Between 1968 and 1996, the Diepholz Airfield Circuit, a temporary motorsports venue, was regularly laid out on the airfield.

==Overview==
Diepholz Air Base was home of 2nd Flying Group of Helicopter Transport Wing 64 from 1968 to 1971. It also housed various logistical units of the German Air Force.

==History==
The airfield was originally opened in 1936 for Nazi Germany's Luftwaffe. During World War II, it was seized by the British Army in April 1945. After the battle, the base was over by the Royal Air Force and designated as Advanced Landing Ground B-114 Diepholz. After the war, the airfield was closed.
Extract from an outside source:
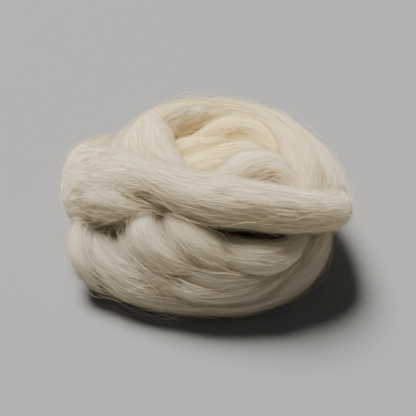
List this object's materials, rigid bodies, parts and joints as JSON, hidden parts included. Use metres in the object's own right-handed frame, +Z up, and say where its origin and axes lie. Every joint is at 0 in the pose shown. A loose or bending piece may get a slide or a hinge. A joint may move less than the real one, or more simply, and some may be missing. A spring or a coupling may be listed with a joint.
{
  "type": "wool roving",
  "caption": "Loose low ball of undyed cream combed wool roving, one thick soft untwisted rope of fibre wound over itself, for spinning, felting and display.",
  "frame": {"origin": "on the surface the ball rests on, under the middle of its bounding box", "axes": "+Z up from the resting surface, the front band of the ball towards -Y, the ball's longest way along X"},
  "size_m": [0.1608, 0.1296, 0.0751],
  "materials": {
    "wool": "undyed cream combed wool, long parallel fibres with a soft silky sheen and a fine loose halo"
  },
  "bodies": {
    "root": {"roving_ball": "wool"}
  },
  "joints": []
}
In 1957, the base was returned to the control of the German Air Force and became a NATO Air Base.

In October 2011, the German Federal Ministry of Defence announced a reorganisation/reduction of the German Armed Forces. As a consequence, the number of personnel stationed at Diepholz Air Base was reduced from 1,020 to 110, with the airbase facilities being only used as a material storage site.

===Racing circuit ===

German racing suffered from a lack of permanent circuits after the war, and airfield venues sprang up to bolster events at the Nürburgring and Hockenheim. Diepholz was among the most popular and long-lasting. In 1968, the local motorsport-club AMC Diepholz organized the first "ADAC-Flugplatzrennen Diepholz" on the airfield. The circuit utilised the airfield runways linked by fast chicanes, lined by water-filled oil barrels and tyre stacks.

These races soon gathered momentum and in 1972 Diepholz was added to the prestigious DRM touring car championship. Throughout the rest of the 1970s, tin-top stars such as Frank Gardner, Hans Heyer, Toine Hezemans, Helmut Kelleners, Klaus Ludwig and Bob Wollek battled it out in BMWs, Porsches and Fords.

The airfield circuit was discontinued after 1998 due to the completion of a new permanent circuit, the Motorsport Arena Oschersleben.